Directive: Restate the full set of records exactly, word for word.

Records to process:
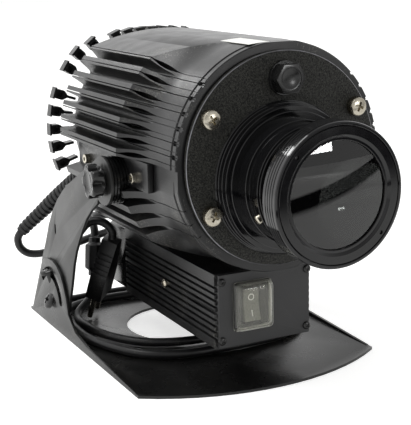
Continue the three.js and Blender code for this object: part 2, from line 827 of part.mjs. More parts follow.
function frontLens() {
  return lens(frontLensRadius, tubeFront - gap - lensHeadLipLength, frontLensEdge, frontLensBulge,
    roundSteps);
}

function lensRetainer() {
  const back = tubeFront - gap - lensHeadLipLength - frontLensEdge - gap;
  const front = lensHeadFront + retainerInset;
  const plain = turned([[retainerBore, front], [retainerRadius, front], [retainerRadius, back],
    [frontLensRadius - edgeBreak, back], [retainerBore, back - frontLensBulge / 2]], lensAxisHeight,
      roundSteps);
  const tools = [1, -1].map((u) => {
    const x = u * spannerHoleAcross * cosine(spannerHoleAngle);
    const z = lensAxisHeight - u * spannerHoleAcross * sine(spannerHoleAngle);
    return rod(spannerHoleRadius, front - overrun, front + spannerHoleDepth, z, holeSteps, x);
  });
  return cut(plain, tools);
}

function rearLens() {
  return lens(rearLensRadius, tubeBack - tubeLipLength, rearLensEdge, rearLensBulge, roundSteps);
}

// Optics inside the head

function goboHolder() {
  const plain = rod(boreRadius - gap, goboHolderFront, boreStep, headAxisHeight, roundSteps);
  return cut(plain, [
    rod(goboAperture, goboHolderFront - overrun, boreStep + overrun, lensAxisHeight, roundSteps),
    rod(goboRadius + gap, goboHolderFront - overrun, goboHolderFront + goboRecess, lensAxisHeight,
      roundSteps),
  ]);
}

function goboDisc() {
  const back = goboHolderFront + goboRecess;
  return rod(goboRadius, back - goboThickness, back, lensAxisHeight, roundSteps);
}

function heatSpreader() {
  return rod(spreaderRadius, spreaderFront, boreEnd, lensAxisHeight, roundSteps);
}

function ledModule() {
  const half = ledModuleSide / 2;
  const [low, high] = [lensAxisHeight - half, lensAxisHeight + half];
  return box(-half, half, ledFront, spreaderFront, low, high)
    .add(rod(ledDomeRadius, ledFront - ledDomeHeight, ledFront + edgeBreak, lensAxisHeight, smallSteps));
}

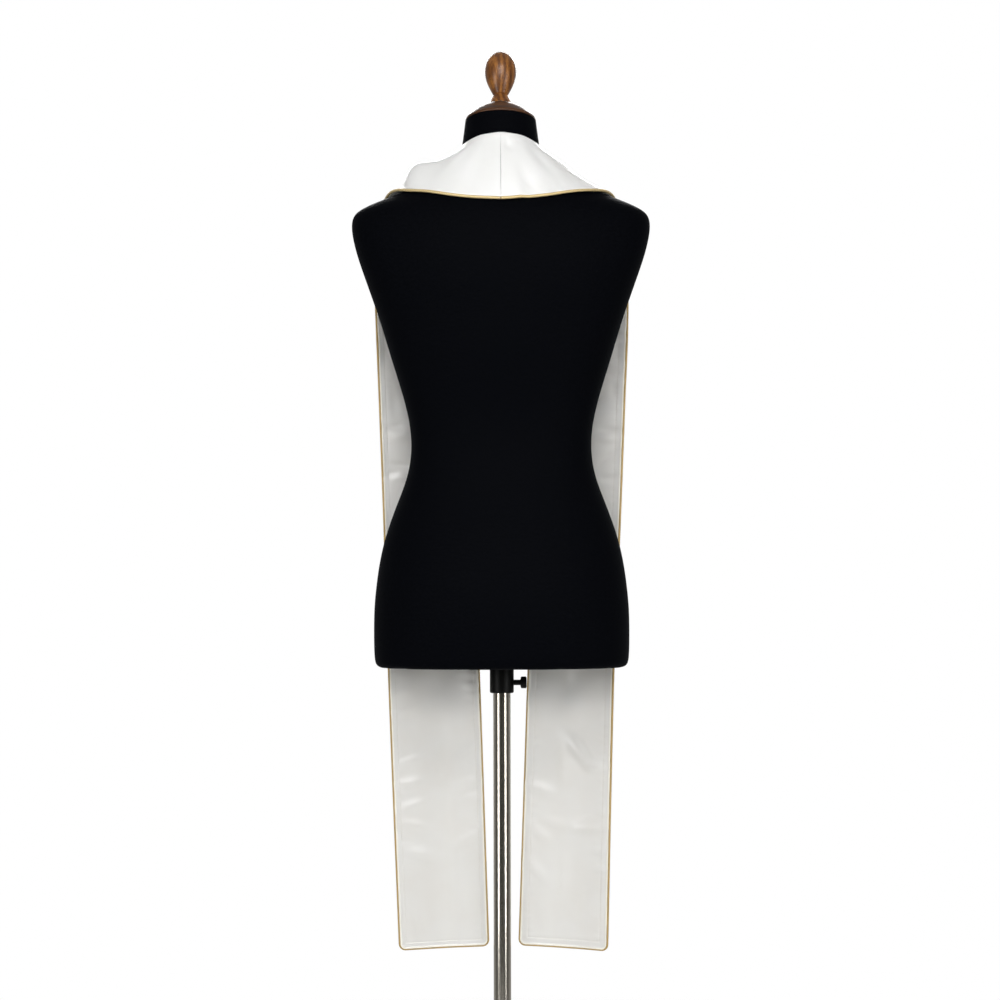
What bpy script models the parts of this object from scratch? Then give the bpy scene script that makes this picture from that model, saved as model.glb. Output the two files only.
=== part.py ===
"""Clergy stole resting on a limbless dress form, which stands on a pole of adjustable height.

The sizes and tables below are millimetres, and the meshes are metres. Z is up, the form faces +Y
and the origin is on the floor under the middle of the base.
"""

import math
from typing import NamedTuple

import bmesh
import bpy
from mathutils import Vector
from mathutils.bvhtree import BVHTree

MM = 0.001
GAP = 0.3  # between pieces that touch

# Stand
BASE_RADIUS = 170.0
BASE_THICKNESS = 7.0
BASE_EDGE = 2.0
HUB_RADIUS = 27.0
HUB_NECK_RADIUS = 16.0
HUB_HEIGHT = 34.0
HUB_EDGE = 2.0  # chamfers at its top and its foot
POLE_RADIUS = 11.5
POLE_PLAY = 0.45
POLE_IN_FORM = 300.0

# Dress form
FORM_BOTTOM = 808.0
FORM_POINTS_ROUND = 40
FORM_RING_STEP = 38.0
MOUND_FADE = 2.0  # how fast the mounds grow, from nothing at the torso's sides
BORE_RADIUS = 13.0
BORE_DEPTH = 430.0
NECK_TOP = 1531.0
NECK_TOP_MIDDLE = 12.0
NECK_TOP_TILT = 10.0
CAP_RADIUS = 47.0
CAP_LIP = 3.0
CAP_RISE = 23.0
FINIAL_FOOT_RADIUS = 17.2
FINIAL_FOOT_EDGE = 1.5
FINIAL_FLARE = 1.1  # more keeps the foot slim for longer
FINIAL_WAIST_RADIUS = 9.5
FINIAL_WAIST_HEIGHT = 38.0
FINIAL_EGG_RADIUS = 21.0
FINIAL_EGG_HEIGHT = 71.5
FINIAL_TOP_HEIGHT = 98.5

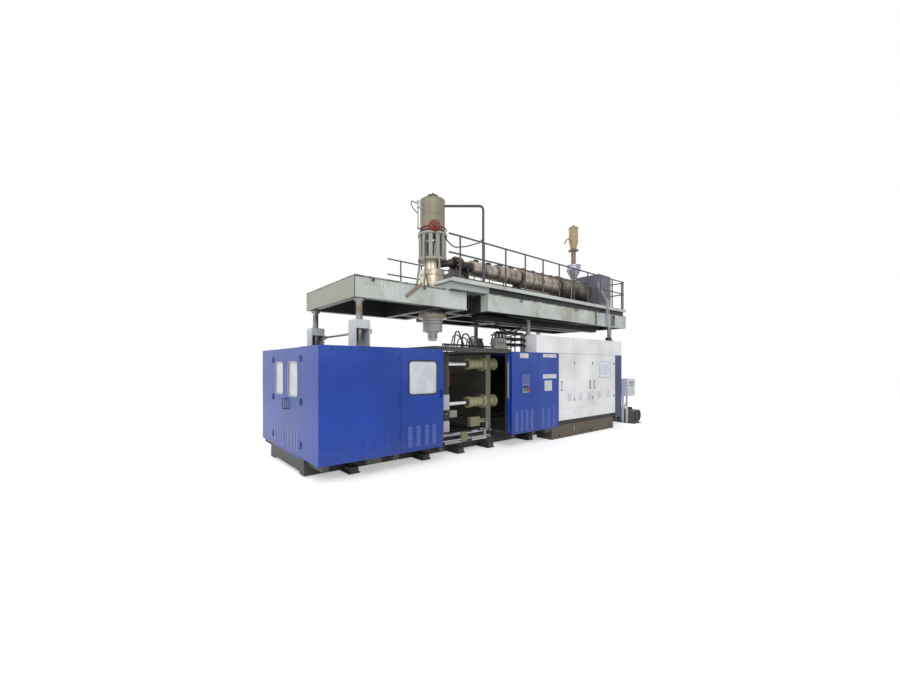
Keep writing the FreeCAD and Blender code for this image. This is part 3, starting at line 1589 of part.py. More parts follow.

Response to this exercise:
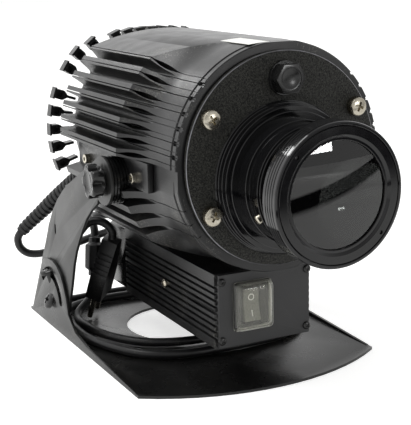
Continue the three.js and Blender code for this object: part 2, from line 827 of part.mjs. More parts follow.
function frontLens() {
  return lens(frontLensRadius, tubeFront - gap - lensHeadLipLength, frontLensEdge, frontLensBulge,
    roundSteps);
}

function lensRetainer() {
  const back = tubeFront - gap - lensHeadLipLength - frontLensEdge - gap;
  const front = lensHeadFront + retainerInset;
  const plain = turned([[retainerBore, front], [retainerRadius, front], [retainerRadius, back],
    [frontLensRadius - edgeBreak, back], [retainerBore, back - frontLensBulge / 2]], lensAxisHeight,
      roundSteps);
  const tools = [1, -1].map((u) => {
    const x = u * spannerHoleAcross * cosine(spannerHoleAngle);
    const z = lensAxisHeight - u * spannerHoleAcross * sine(spannerHoleAngle);
    return rod(spannerHoleRadius, front - overrun, front + spannerHoleDepth, z, holeSteps, x);
  });
  return cut(plain, tools);
}

function rearLens() {
  return lens(rearLensRadius, tubeBack - tubeLipLength, rearLensEdge, rearLensBulge, roundSteps);
}

// Optics inside the head

function goboHolder() {
  const plain = rod(boreRadius - gap, goboHolderFront, boreStep, headAxisHeight, roundSteps);
  return cut(plain, [
    rod(goboAperture, goboHolderFront - overrun, boreStep + overrun, lensAxisHeight, roundSteps),
    rod(goboRadius + gap, goboHolderFront - overrun, goboHolderFront + goboRecess, lensAxisHeight,
      roundSteps),
  ]);
}

function goboDisc() {
  const back = goboHolderFront + goboRecess;
  return rod(goboRadius, back - goboThickness, back, lensAxisHeight, roundSteps);
}

function heatSpreader() {
  return rod(spreaderRadius, spreaderFront, boreEnd, lensAxisHeight, roundSteps);
}

function ledModule() {
  const half = ledModuleSide / 2;
  const [low, high] = [lensAxisHeight - half, lensAxisHeight + half];
  return box(-half, half, ledFront, spreaderFront, low, high)
    .add(rod(ledDomeRadius, ledFront - ledDomeHeight, ledFront + edgeBreak, lensAxisHeight, smallSteps));
}

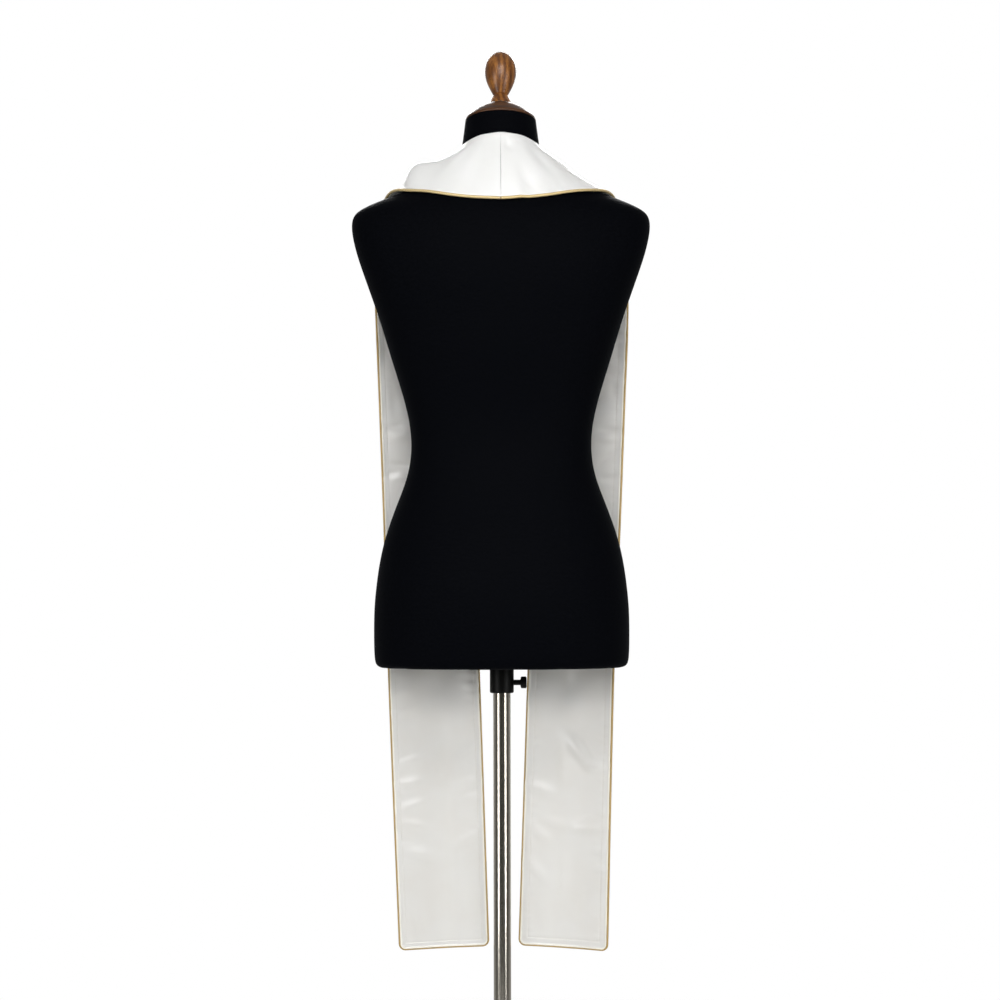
What bpy script models the parts of this object from scratch? Then give the bpy scene script that makes this picture from that model, saved as model.glb. Output the two files only.
=== part.py ===
"""Clergy stole resting on a limbless dress form, which stands on a pole of adjustable height.

The sizes and tables below are millimetres, and the meshes are metres. Z is up, the form faces +Y
and the origin is on the floor under the middle of the base.
"""

import math
from typing import NamedTuple

import bmesh
import bpy
from mathutils import Vector
from mathutils.bvhtree import BVHTree

MM = 0.001
GAP = 0.3  # between pieces that touch

# Stand
BASE_RADIUS = 170.0
BASE_THICKNESS = 7.0
BASE_EDGE = 2.0
HUB_RADIUS = 27.0
HUB_NECK_RADIUS = 16.0
HUB_HEIGHT = 34.0
HUB_EDGE = 2.0  # chamfers at its top and its foot
POLE_RADIUS = 11.5
POLE_PLAY = 0.45
POLE_IN_FORM = 300.0

# Dress form
FORM_BOTTOM = 808.0
FORM_POINTS_ROUND = 40
FORM_RING_STEP = 38.0
MOUND_FADE = 2.0  # how fast the mounds grow, from nothing at the torso's sides
BORE_RADIUS = 13.0
BORE_DEPTH = 430.0
NECK_TOP = 1531.0
NECK_TOP_MIDDLE = 12.0
NECK_TOP_TILT = 10.0
CAP_RADIUS = 47.0
CAP_LIP = 3.0
CAP_RISE = 23.0
FINIAL_FOOT_RADIUS = 17.2
FINIAL_FOOT_EDGE = 1.5
FINIAL_FLARE = 1.1  # more keeps the foot slim for longer
FINIAL_WAIST_RADIUS = 9.5
FINIAL_WAIST_HEIGHT = 38.0
FINIAL_EGG_RADIUS = 21.0
FINIAL_EGG_HEIGHT = 71.5
FINIAL_TOP_HEIGHT = 98.5

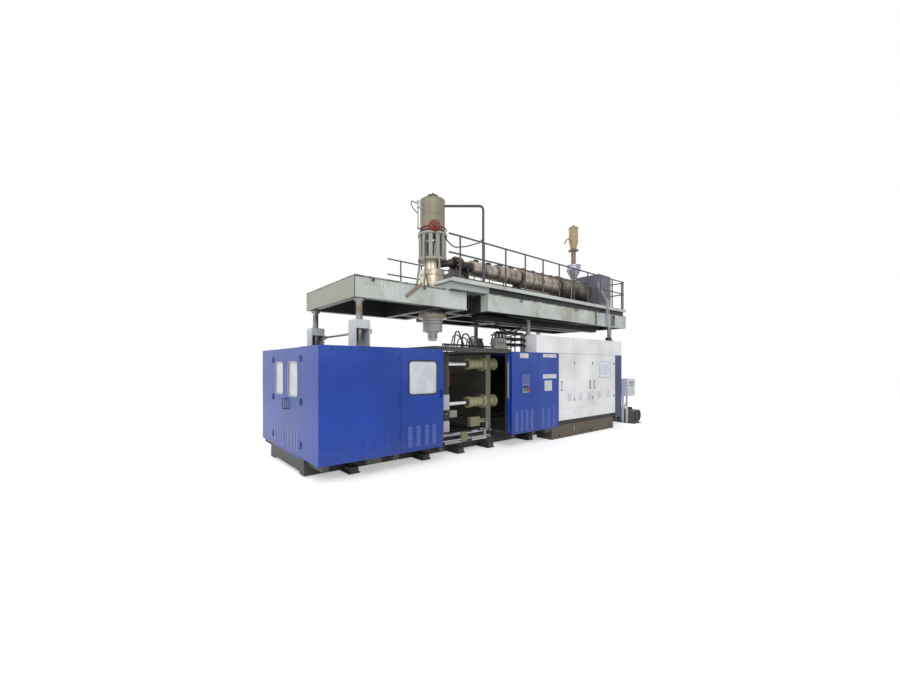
Keep writing the FreeCAD and Blender code for this image. This is part 3, starting at line 1589 of part.py. More parts follow.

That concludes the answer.